Some of the common issues you may encounter doing classfile transformations are:
- Additions to the constant pool will be needed. It is easiest if these are added at the end of the constant pool. Don't forget to set the constant pool count correctly in the classfile header. If you do change the constant pool order or if you exceed 256 constant pool entries, watch out for the ldc bytecodes, some may need to be changed to ldc_w bytecodes. I highly recommend just adding to the end of the constant pool. If you need to push a constant greater than 16bits onto the stack, you will need a constant pool entry for it.
- Adding bytecodes can also cause bytecodes that precede the intrumented location to need to change. In addition, things like "ifeq" may need to be changed into "ifneq" and "goto_w" if the addition of code pushes things beyond 16-bits away.
- Adding bytecodes can cause some of the bytecodes that follow to need different bytecodes to deal with changing ranges, e.g., a jsr vs. a jsr_w instruction. Special care needs to be taken when re-constructing the new Code attribute that all the bytecodes, both inserted and original, are using the correct wide and '*_w' bytecodes.
- Changes to the bytecodes means that the offsets in the "Exceptions", "LineNumberTable", "LocalVariableTable", and (new for JDK 5.0) "LocalVariableTypeTable" attributes will be invalid. You will need to adjust all these offsets. Careful with offset 0, you may want 0 to remain 0 for the local variables or the line table, but maybe not for the exception table.
- If the inserted bytecode causes or could cause the maximum stack size to increase, the "Code" attribute will need the max_stack field adjusted along with the code_length. If you add local variables, you will also need to adjust max_locals.
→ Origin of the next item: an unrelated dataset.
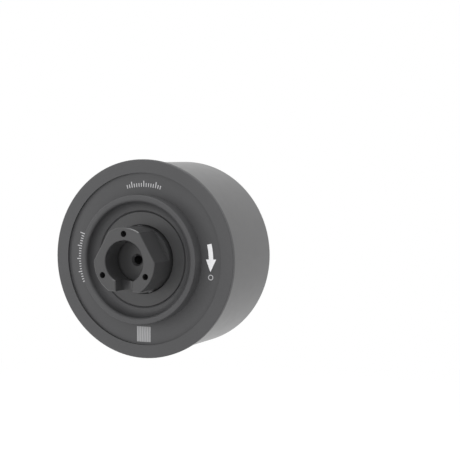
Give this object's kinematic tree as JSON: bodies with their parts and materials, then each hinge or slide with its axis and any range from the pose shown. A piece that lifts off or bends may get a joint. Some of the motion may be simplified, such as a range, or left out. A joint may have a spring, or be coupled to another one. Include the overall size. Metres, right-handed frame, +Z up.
{
  "type": "robot joint actuator",
  "caption": "Direct-drive robot joint actuator: a drum case that turns round a fixed hollow shaft with a three-lobed bolt-on end and a cable notch.",
  "frame": {"origin": "centre of the shaft's end face, where a bracket bolts on", "axes": "+Y along the axis of rotation from the shaft's end face to the output face, +Z up, opposite the cable notch, +X to the right when looking along +Y"},
  "size_m": [0.08, 0.0604, 0.08],
  "materials": {
    "dark_anodised": "dark grey anodised, fine satin",
    "case_anodised": "grey anodised, satin turned",
    "shaft_anodised": "charcoal anodised, turned and milled",
    "seal_plate_finish": "charcoal anodised",
    "carrier_aluminium": "machined",
    "bearing_steel": "ground",
    "ball_steel": "polished",
    "cage_polymer": "moulded",
    "screw_steel": "black oxide",
    "spring_steel": "spring steel",
    "lamination_steel": "stacked sheet",
    "iron_ring": "plated",
    "magnet_nickel": "nickel plated",
    "insulator_nylon": "moulded",
    "copper_winding": "enamelled copper wire",
    "pin_brass": "tinned",
    "board_laminate": "solder mask",
    "chip_black": "moulded epoxy",
    "capacitor_can": "drawn can",
    "header_plastic": "moulded",
    "seal_rubber": "matt",
    "encoder_ferrite": "bonded magnet"
  },
  "bodies": {
    "stator": {"shaft": "shaft_anodised", "stator_carrier": "carrier_aluminium", "carrier_screws": "screw_steel", "carrier_dowel": "bearing_steel", "stator_core": "lamination_steel", "slot_insulator_front": "insulator_nylon", "slot_insulator_rear": "insulator_nylon", "coils_phase_u": "copper_winding", "coils_phase_v": "copper_winding", "coils_phase_w": "copper_winding", "phase_pins": "pin_brass", "driver_board": "board_laminate", "board_screws": "screw_steel", "power_transistors": "chip_black", "bulk_capacitors": "capacitor_can", "controller_chip": "chip_black", "encoder_sensor": "chip_black", "wire_header": "header_plastic", "front_bearing_inner_ring": "bearing_steel", "front_circlip": "spring_steel", "rear_bearing_inner_ring": "bearing_steel"},
    "rotor": {"front_cover": "dark_anodised", "cover_o_ring": "seal_rubber", "seal_plate": "seal_plate_finish", "shaft_seal": "seal_rubber", "front_bearing_outer_ring": "bearing_steel", "rotor_can": "case_anodised", "back_iron": "iron_ring", "magnets_north": "magnet_nickel", "magnets_south": "magnet_nickel", "encoder_magnet": "encoder_ferrite", "rear_bearing_outer_ring": "bearing_steel", "wave_spring": "spring_steel"},
    "front_ball_set": {"front_bearing_balls": "ball_steel", "front_bearing_cage": "cage_polymer"},
    "rear_ball_set": {"rear_bearing_balls": "ball_steel", "rear_bearing_cage": "cage_polymer"}
  },
  "joints": [
    {"name": "output", "type": "hinge", "parent": "stator", "child": "rotor", "pos_m": [0, 0.0204, 0], "axis": [0, 1, 0], "continuous": true},
    {"name": "front_balls", "type": "hinge", "parent": "stator", "child": "front_ball_set", "pos_m": [0, 0.0201, 0], "axis": [0, 1, 0], "continuous": true},
    {"name": "rear_balls", "type": "hinge", "parent": "stator", "child": "rear_ball_set", "pos_m": [0, 0.0495, 0], "axis": [0, 1, 0], "continuous": true}
  ],
  "couplings": [
    {"joint": "front_balls", "follows": "output", "ratio": 0.55645},
    {"joint": "rear_balls", "follows": "output", "ratio": 0.5697}
  ]
}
- Insertion of bytecodes at the very beginning needs to be done carefully, consider a jump to offset 0 in the original bytecodes. You need to decide if the inserted bytecodes at 0 will be executed once on entry, or also when the method does a jump to offset 0. So inserting bytecodes for method entry is not the same as inserting bytecodes at offset 0.
- Insertion before return bytecodes can also be tricky. If in the original bytecodes this return bytecode is a target of a jump, do you want the inserted bytecodes to be executed? (Hint: Answer is yes. :^). You need to make sure that the old jumps to the return bytecode now jump to the inserted bytecodes.
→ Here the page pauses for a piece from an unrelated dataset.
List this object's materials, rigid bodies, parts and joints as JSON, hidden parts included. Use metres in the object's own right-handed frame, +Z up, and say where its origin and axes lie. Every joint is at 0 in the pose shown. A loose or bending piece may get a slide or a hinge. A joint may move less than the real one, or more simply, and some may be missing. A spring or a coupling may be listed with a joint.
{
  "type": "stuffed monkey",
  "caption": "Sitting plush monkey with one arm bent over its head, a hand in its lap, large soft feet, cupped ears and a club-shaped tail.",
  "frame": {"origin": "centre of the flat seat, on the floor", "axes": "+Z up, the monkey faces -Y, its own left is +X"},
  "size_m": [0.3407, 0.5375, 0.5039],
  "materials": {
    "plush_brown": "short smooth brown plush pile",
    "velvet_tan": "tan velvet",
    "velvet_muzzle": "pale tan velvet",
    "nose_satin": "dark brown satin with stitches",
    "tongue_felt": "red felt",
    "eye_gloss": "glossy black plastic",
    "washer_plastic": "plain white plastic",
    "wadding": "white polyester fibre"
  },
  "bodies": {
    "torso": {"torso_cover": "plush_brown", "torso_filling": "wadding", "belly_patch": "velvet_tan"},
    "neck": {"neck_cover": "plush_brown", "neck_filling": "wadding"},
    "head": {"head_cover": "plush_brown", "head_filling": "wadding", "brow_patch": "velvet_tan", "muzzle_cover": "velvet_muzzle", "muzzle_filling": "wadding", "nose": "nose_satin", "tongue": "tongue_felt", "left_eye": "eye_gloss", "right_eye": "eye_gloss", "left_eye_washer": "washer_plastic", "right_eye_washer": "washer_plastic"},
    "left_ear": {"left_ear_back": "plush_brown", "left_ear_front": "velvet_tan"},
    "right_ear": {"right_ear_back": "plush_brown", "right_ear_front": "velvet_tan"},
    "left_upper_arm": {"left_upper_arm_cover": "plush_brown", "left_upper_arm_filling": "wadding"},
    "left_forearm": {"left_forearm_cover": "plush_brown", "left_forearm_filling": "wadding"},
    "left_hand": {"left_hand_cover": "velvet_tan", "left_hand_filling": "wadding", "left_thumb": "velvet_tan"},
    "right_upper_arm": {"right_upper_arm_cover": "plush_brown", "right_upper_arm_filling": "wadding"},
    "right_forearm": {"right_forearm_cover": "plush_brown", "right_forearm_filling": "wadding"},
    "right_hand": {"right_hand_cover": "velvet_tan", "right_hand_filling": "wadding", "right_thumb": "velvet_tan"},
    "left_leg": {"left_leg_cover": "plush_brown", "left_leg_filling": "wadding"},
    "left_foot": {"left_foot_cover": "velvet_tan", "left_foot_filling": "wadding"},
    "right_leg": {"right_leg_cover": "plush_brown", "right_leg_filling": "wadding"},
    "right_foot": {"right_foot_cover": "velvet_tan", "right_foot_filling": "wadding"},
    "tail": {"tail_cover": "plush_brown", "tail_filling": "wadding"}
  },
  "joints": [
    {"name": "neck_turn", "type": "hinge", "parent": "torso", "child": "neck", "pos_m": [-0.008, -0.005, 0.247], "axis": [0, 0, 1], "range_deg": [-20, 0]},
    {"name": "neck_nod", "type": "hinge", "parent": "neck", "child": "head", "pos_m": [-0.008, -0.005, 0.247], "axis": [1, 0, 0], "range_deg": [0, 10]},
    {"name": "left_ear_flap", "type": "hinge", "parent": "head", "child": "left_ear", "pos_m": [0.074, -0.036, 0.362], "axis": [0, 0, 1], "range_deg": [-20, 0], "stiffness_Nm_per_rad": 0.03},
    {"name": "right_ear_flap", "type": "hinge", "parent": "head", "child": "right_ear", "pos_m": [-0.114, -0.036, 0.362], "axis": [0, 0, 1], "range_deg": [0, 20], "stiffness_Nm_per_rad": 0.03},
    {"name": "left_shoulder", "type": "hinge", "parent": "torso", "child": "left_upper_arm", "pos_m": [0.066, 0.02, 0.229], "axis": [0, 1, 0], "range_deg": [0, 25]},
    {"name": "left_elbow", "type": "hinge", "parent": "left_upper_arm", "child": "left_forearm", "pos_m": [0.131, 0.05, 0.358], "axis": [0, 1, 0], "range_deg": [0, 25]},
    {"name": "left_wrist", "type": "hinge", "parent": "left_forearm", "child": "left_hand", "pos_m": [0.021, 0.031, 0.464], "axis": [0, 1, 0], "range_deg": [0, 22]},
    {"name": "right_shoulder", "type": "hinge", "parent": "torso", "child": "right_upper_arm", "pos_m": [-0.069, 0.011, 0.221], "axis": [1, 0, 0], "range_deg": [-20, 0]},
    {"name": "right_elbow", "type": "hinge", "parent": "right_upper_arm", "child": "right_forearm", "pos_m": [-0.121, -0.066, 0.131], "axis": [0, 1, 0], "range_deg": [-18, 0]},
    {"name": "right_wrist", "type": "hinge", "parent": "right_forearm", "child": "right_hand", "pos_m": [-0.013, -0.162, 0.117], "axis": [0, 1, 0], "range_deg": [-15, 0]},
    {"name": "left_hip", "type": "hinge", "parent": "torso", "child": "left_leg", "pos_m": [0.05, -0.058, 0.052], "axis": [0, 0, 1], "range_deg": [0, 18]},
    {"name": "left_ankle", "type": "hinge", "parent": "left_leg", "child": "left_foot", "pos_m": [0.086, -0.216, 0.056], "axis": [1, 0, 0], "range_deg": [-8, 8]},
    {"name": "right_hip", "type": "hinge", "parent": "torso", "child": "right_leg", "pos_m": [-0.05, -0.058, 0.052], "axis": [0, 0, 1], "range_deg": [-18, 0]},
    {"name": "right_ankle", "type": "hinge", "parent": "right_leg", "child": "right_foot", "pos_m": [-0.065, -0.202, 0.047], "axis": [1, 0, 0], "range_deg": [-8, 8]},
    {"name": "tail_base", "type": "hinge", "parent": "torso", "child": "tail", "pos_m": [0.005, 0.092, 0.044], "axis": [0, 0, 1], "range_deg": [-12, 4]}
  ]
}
- The special case of the new bytecode is a less-than-obvious problem. Objects that have not been initialized cannot be passed to ANY Java methods, so doing the obvious injection of a dup and an invokestatic after the new bytecode will not work when bytecode verification is on. This object must be initialized first. So if you wish to capture newly-allocated objects, the best place to catch them is in the java.lang.Object.<init> method. Once the object makes it here, you can pass the object around (or of course you could run Java with the verifier off, but that generally isn't a good idea). An alternative is to try and find the appropriate <init> The newarray bytecode doesn't have this problem, and in fact the only way to capture these objects is by inserting bytecodes immediately after the newarray bytecode (don't forget the anewarray and multianewarray bytecodes).
- It is best to insert the fewest bytecodes possible, and in java_crw_demo, the insertion is limited to pushing a few items on the stack, and making a static method call to a class found in the boot classpath. This so-called tracker class and tracker methods contain Java code that, in our demos, grab the current Thread with a call to java.lang.Thread.currentThread, and pass all the arguments, plus the current thread to a native method belonging to the class. The agent will have registered the natives for this class and those native functions are actually static functions inside the agent library.
- Any bytecode insertion needs to be careful of the state of the VM when it is called, e.g., has the VM started, or has the VM been initialized. The downside to the JNI call in the Tracker class is that you can't make the JNI call unless the VM is started and the natives have been registered, and the downside to calling currentThread is that before the VM is initialized, this thread reference could be null.
- Once past the VM initialization, any JNI usage and all the native code in the agent library needs to watch out for JVMTI_EVENT_VM_DEATH, making sure the code can recover cleanly.
- You may wish to be selective in what classes or methods you apply BCI to, depending on what information you are after. It is always best to limit the intrusion of BCI on the application.
- There is the idea of a system class in java_crw_demo, probably badly named. These system classes are treated special and <init> methods of length 1, finalize methods of length 1, <clinit> methods, and the java.lang.Thread.currentThread() methods will not have BCI applied to them. This may not be necessary, and the <clinit> part may be masking allocations. Fortunately, HPROF tells java_crw_demo that a class is a system class on only a few few classes, less than a dozen, and only when the class is being loaded during or before VM initialization.
- Creating too much new bytecode can cause stack overflow errors in the VM prior to VM initialization, so for the early loaded classes you need to take special care about what inserted bytecode is executed and what that bytecode is doing when the VM is not fully initialized yet.
- It's possible at ClassFileLoadHook time that you won't have a classname. This is a pain if you need to track what has been BCI'd. You need to dig the name out first using java_crw_demo_classname(), which parses the classname out of the classfile. This does not happen often in the real world.
- As new classfile versions are created by newer JDKs, they may contain attributes that may need to be adjusted due to bytecode offset changes. I haven't figured out a clean way to handle this, and in fact this java_crw_demo library currently ignores the classfile version number, but that is actually a bug that should be filed. Any BCI processor should probably be well aware of what classfile versions it can work on.
I'll add to this entry as new issues come up.